- [WHAT YOU NEED TO DO]:
Which lines run from the first one up to and including the one with "return bar.fuse(eye).cut(bore)"? Print exactly those.

- [SUPPLIED INFORMATION]:
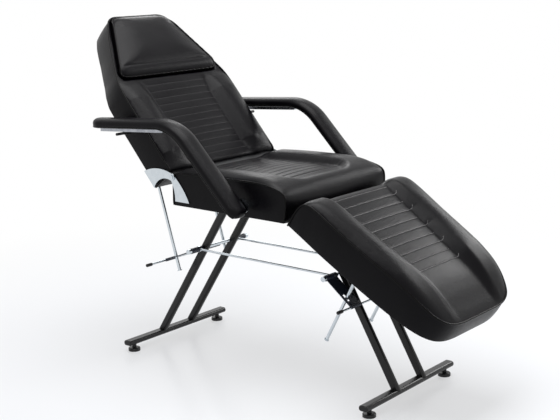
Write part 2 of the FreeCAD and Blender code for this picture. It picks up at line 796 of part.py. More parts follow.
def arm_support():
    below = support_thickness / 2
    entry = (support_entry_y, arm_underside(support_entry_y) - below)
    rear = (support_rear_y, arm_underside(support_rear_y) - below)
    slant_length = math.hypot(arm_elbow_y - arm_pivot_y, arm_elbow_z - arm_pivot_z)
    neck = arm_slant_place(slant_length - support_neck)
    shoulder_y = arm_elbow_y + support_shoulder
    shoulder = (shoulder_y, arm_middle(shoulder_y) - support_sink)
    centre = [(arm_pivot_y, arm_pivot_z), neck, shoulder, entry, rear]
    points = strip_points(centre, support_thickness)
    x0 = (arm_inner + arm_outer - support_width) / 2
    bar = across(side_wire(points, [0] * len(points)), x0, x0 + support_width)
    eye = cross_pin(x0, x0 + support_width, arm_pivot_y, arm_pivot_z, 2 * arm_bolt_radius)
    bore = cross_pin(0, 2 * arm_outer, arm_pivot_y, arm_pivot_z, arm_bolt_radius + pin_clearance)
    return bar.fuse(eye).cut(bore)


def arm_pad():
    points = strip_points(arm_lines(), arm_thickness)
    radii = [arm_end_round, arm_elbow_round, arm_end_round, arm_end_round, arm_inner_round, arm_end_round]
    pad = across(side_wire(points, radii), arm_inner, arm_outer)
    rims = [edge for edge in pad.Edges if abs(edge.BoundBox.XLength) < tiny_length]
    pad = pad.makeFillet(arm_edge_round, rims)
    head_room = arm_bolt_radius + arm_bolt_head + soft_gap
    support_face = (arm_inner + arm_outer + support_width) / 2
    bore = cross_pin(0, support_face, arm_pivot_y, arm_pivot_z, arm_bolt_radius + soft_gap)
    pocket = cross_pin(support_face, support_face + arm_bolt_head + soft_gap, arm_pivot_y, arm_pivot_z,
                       head_room)
    return pad.cut(arm_support()).cut(bore).cut(pocket)


def arm_bolt():
    x0 = cushion_half - side_frame_inset - side_frame_thickness
    x1 = (arm_inner + arm_outer + support_width) / 2
    shank = cross_pin(x0, x1, arm_pivot_y, arm_pivot_z, arm_bolt_radius)
    head = cross_pin(x1, x1 + arm_bolt_head, arm_pivot_y, arm_pivot_z, arm_bolt_radius + arm_bolt_head)
    return shank.fuse(head)


def arm_bush():
    sleeve = cross_pin(cushion_half + soft_gap, arm_inner - soft_gap, arm_pivot_y, arm_pivot_z,
                       arm_sleeve_radius)
    flange = cross_pin(arm_inner - soft_gap - arm_bush_thickness, arm_inner - soft_gap, arm_pivot_y,
                       arm_pivot_z, arm_bush_radius)
    bore = cross_pin(0, 2 * arm_outer, arm_pivot_y, arm_pivot_z, arm_bolt_radius + pin_clearance)
    return sleeve.fuse(flange).cut(bore)


# Peg on the backrest's edge that runs under the arm's steel rail
def guide_peg():
    z = arm_underside(guide_peg_y) - support_thickness - guide_peg_gap - guide_peg_radius
    x1 = (arm_inner + arm_outer + support_width) / 2
    return cross_pin(cushion_half - guide_peg_depth, x1, guide_peg_y, z, guide_peg_radius)


def side_frame():
    x1 = cushion_half - side_frame_inset
    solid = box(x1 - side_frame_thickness, x1, -side_frame_front, side_frame_rear, cushion_base_z,
                cushion_base_z + side_frame_height)
    hole = cross_pin(0, arm_outer, arm_pivot_y, arm_pivot_z, arm_bolt_radius + pin_clearance)
    return solid.cut(hole)


# Place of a point given along and below a padded section once that section is tilted
def tilted_point(hinge, angle, y, z):
    turn = math.radians(angle)
    return (hinge[0] + y * math.cos(turn) - z * math.sin(turn),
            hinge[1] + y * math.sin(turn) + z * math.cos(turn))


def tilted(shape, hinge_y, hinge_z, angle):
    copy = shape.copy()
    copy.rotate(FreeCAD.Vector(0, 0, 0), FreeCAD.Vector(1, 0, 0), angle)
    copy.translate(FreeCAD.Vector(0, hinge_y, hinge_z))
    return copy


def on_back(shape):
    return tilted(shape, back_hinge_y, back_hinge_z, back_angle)


def on_legrest(shape):
    return tilted(shape, leg_hinge_y, leg_hinge_z, leg_angle)


def stand_pieces(pieces):
    for name, side in (("rear", 1), ("front", -1)):
        y = side * foot_bar_reach
        pieces[name + "_foot_bar"] = tube_bar(foot_bar_length, y)
        pieces["glide_" + name + "_left"] = glide(glide_spacing / 2, y)
        pieces["glide_" + name + "_right"] = glide(-glide_spacing / 2, y)
    plugs = [end_plug(side * foot_bar_reach) for side in (-1, 1)]
    pieces["foot_bar_end_plugs"] = Part.makeCompound(plugs + [mirrored(plug) for plug in plugs])
    for name, side in (("left", 1), ("right", -1)):
        pieces["rear_leg_" + name] = leg(rear_leg_foot, rear_leg_head, side, foot_bar_reach, rear_shaft_y)
        pieces["front_leg_" + name] = leg(-front_leg_foot, -front_leg_head, side, -foot_bar_reach,
                                          front_shaft_y)


def seat_pieces(pieces):
    half = rail_width / 2
    for name, side in (("left", 1), ("right", -1)):
        x = side * leg_offset
        pieces["seat_rail_" + name] = square_tube(x - half, x + half, -rail_front, rail_rear, False)
    solid_rails = box(leg_offset - half, leg_offset + half, -rail_front, rail_rear,
                      rail_top - rail_height, rail_top)
    for name, y in (("front", -cross_front), ("rear", cross_rear)):
        member = square_tube(-cross_reach, cross_reach, y - half, y + half, True)
        pieces["seat_cross_" + name] = member.cut(solid_rails).cut(mirrored(solid_rails))
    leaf = seat_leaf()
    board = box(-seat_board_half, seat_board_half, -seat_board_front, seat_board_rear,
                rail_top, cushion_base_z)
    pieces["legrest_hinge_seat_leaf"] = leaf
    pieces["legrest_hinge_pin"] = cross_pin(-leaf_half, leaf_half, leg_hinge_y, leg_hinge_z,
                                            knuckle_pin_radius)
    pieces["seat_board"] = board.cut(leaf)
    frame = side_frame()
    bolt = arm_bolt()
    room = cross_pin(0, arm_outer, arm_pivot_y, arm_pivot_z, arm_bolt_radius + soft_gap)
    cushion = seat_cushion()
    cushion = cushion.cut(frame).cut(mirrored(frame)).cut(room).cut(mirrored(room))
    pieces["seat_cushion"] = cushion
    pieces["seat_side_frame_left"] = frame
    pieces["seat_side_frame_right"] = mirrored(frame)
    pieces["arm_pivot_bolts"] = Part.makeCompound([bolt, mirrored(bolt)])
    bush = arm_bush()
    pieces["arm_pivot_bushes"] = Part.makeCompound([bush, mirrored(bush)])
    plate = seat_plate()
    pieces["seat_hinge_plate_left"] = plate
    pieces["seat_hinge_plate_right"] = mirrored(plate)
    pin = hinge_pin()
    pieces["back_hinge_pins"] = Part.makeCompound([pin, mirrored(pin)])


def back_pieces(pieces):
    board = back_board()
    peg = guide_peg()
    cushion = on_back(back_cushion().cut(board))
    for side in (-1, 1):
        centre = peg.BoundBox.Center
        x0, x1 = sorted((side * (cushion_half - guide_peg_depth - soft_gap),
                         side * (cushion_half + overrun)))
        cushion = cushion.cut(cross_pin(x0, x1, centre.y, centre.z, guide_peg_radius + soft_gap))
    pieces["backrest_board"] = on_back(board)
    pieces["backrest_cushion"] = cushion
    pieces["headrest_pillow"] = on_back(pillow())
    face = back_rim - back_thickness
    for name, side in (("left", 1), ("right", -1)):
        bar = strap(side, back_strap_start, back_strap_start + back_strap_length, face, -1,
                    rear_prop_reach, -rear_prop_drop)
        pieces["backrest_strap_" + name] = on_back(bar)
    plate = back_plate()
    pieces["back_hinge_plate_left"] = plate
    pieces["back_hinge_plate_right"] = mirrored(plate)
    pieces["arm_guide_pegs"] = Part.makeCompound([peg, mirrored(peg)])
    pivot = tilted_point((back_hinge_y, back_hinge_z), back_angle, rear_prop_reach, -rear_prop_drop)
    for name, side in (("left", 1), ("right", -1)):
        pieces["rear_prop_rod_" + name] = prop_rod(side, pivot, (rear_prop_low_y, rear_prop_low_z))
    return pivot


def legrest_pieces(pieces):
    board = legrest_board()
    leaf = legrest_leaf()
    pieces["legrest_board"] = on_legrest(board)
    pieces["legrest_cushion"] = on_legrest(legrest_cushion().cut(board))
    pieces["legrest_hinge_pad_leaf"] = on_legrest(leaf)
    for name, side in (("left", 1), ("right", -1)):
        bar = strap(side, -legrest_strap_start - legrest_strap_length, -legrest_strap_start, 0, -1,
                    -front_prop_reach, -front_prop_drop)
        pieces["legrest_strap_" + name] = on_legrest(bar)
    pivot = tilted_point((leg_hinge_y, leg_hinge_z), leg_angle, -front_prop_reach, -front_prop_drop)
    for name, side in (("left", 1), ("right", -1)):
        pieces["front_prop_rod_" + name] = prop_rod(side, pivot, (front_prop_low_y, front_prop_low_z))
    return pivot


def release_pieces(pieces):
    handles = (
        ("rear", rear_shaft_y, -rear_release_fall, rear_release_length, rear_slot_centre,
         rear_slot_length, rear_bar_near, rear_bar_far),
        ("front", front_shaft_y, 180 + front_release_fall, front_release_length, front_slot_centre,
         front_slot_length, front_bar_near, front_bar_far),
    )
    for name, y, angle, length, slot_centre, slot_length, near, far in handles:
        plate = release_plate(length, slot_centre, slot_length)
        group = {
            name + "_release_plate_left": plate,
            name + "_release_plate_right": mirrored(plate),
            name + "_release_bar": release_bar(near, far, length),
            name + "_release_cap": release_cap(near, length),
        }
        for node, shape in group.items():
            pieces[node] = tilted(shape, y, shaft_z, angle)
        pieces[name + "_cross_shaft"] = cross_shaft(y)
    sleeves = [shaft_sleeve(side, y) for side in (-1, 1) for y in (rear_shaft_y, front_shaft_y)]
    pieces["cross_shaft_sleeves"] = Part.makeCompound(sleeves)
    pieces["tie_rod_left"] = tie_rod(1)
    pieces["tie_rod_right"] = tie_rod(-1)


def arm_pieces(pieces):
    pad = arm_pad()
    support = arm_support()
    pieces["arm_pad_left"] = pad
    pieces["arm_pad_right"] = mirrored(pad)
    pieces["arm_support_left"] = support
    pieces["arm_support_right"] = mirrored(support)


def main():
    pieces = {}
    stand_pieces(pieces)
    seat_pieces(pieces)
    rear_pivot = back_pieces(pieces)
    front_pivot = legrest_pieces(pieces)
    release_pieces(pieces)
    arm_pieces(pieces)
    bounds = FreeCAD.BoundBox()
    for shape in pieces.values():
        bounds.add(shape.BoundBox)
    shift = -(bounds.YMin + bounds.YMax) / 2
    os.makedirs("parts", exist_ok=True)
    for name, shape in pieces.items():
        shape.translate(FreeCAD.Vector(0, shift, 0))
        shape.exportStep("parts/" + name + ".step")
    print("nodes", len(pieces))
    print("shift along Y", round(shift, 3))
    print("rear prop pivot", [round(value, 3) for value in rear_pivot])
    print("front prop pivot", [round(value, 3) for value in front_pivot])
    print("size", round(bounds.XLength, 1), round(bounds.YLength, 1), round(bounds.ZLength, 1))
    for name, shape in pieces.items():
        if not shape.isValid() or shape.Volume <= 0:
            print("check", name, shape.isValid(), shape.Volume)


main()
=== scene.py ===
import bpy
import bmesh
import json
import math
import numpy as np
from mathutils import Matrix, Vector
from mathutils.bvhtree import BVHTree


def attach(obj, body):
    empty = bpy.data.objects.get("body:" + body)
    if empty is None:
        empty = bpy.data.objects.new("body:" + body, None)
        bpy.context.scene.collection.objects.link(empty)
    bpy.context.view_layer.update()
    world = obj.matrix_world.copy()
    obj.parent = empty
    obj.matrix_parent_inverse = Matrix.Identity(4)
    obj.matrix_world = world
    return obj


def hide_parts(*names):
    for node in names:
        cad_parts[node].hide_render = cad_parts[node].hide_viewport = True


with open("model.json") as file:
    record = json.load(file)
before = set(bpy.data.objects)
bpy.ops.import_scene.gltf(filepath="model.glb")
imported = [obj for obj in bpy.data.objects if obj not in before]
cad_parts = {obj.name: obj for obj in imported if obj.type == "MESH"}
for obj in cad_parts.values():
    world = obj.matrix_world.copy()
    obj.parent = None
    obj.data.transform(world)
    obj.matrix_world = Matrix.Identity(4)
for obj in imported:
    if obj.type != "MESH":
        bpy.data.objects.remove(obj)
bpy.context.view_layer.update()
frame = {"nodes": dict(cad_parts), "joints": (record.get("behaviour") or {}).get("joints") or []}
print("frame loaded,", len(frame["nodes"]), "nodes")

backTilt = 49.2  # rest angles of the two tilting sections, degrees
legTilt = 32.5


def jointPlace(name):
    # a joint's pivot in the frame, in millimetres
    return [1000 * value for value in next(j for j in frame["joints"] if j["name"] == name)["pos_m"]]


# Each padded section is shaped flat in millimetres: across, along from its hinge, and up from its board.
# A section's frame turns those into metres: y = hinge + along cos a - up sin a, z = hinge + along sin a + up cos a.
def placed(points, section):
    points = np.asarray(points, float)
    angle = math.radians(section["tilt"])
    along = points[..., 1] * section["direction"]
    y = section["hinge"][0] + along * math.cos(angle) - points[..., 2] * math.sin(angle)
    z = section["hinge"][1] + along * math.sin(angle) + points[..., 2] * math.cos(angle)
    return np.stack([points[..., 0], y, z], -1) / 1000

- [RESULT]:
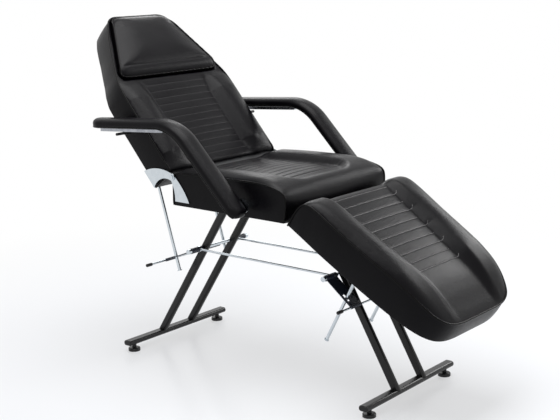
Write part 2 of the FreeCAD and Blender code for this picture. It picks up at line 796 of part.py. More parts follow.
def arm_support():
    below = support_thickness / 2
    entry = (support_entry_y, arm_underside(support_entry_y) - below)
    rear = (support_rear_y, arm_underside(support_rear_y) - below)
    slant_length = math.hypot(arm_elbow_y - arm_pivot_y, arm_elbow_z - arm_pivot_z)
    neck = arm_slant_place(slant_length - support_neck)
    shoulder_y = arm_elbow_y + support_shoulder
    shoulder = (shoulder_y, arm_middle(shoulder_y) - support_sink)
    centre = [(arm_pivot_y, arm_pivot_z), neck, shoulder, entry, rear]
    points = strip_points(centre, support_thickness)
    x0 = (arm_inner + arm_outer - support_width) / 2
    bar = across(side_wire(points, [0] * len(points)), x0, x0 + support_width)
    eye = cross_pin(x0, x0 + support_width, arm_pivot_y, arm_pivot_z, 2 * arm_bolt_radius)
    bore = cross_pin(0, 2 * arm_outer, arm_pivot_y, arm_pivot_z, arm_bolt_radius + pin_clearance)
    return bar.fuse(eye).cut(bore)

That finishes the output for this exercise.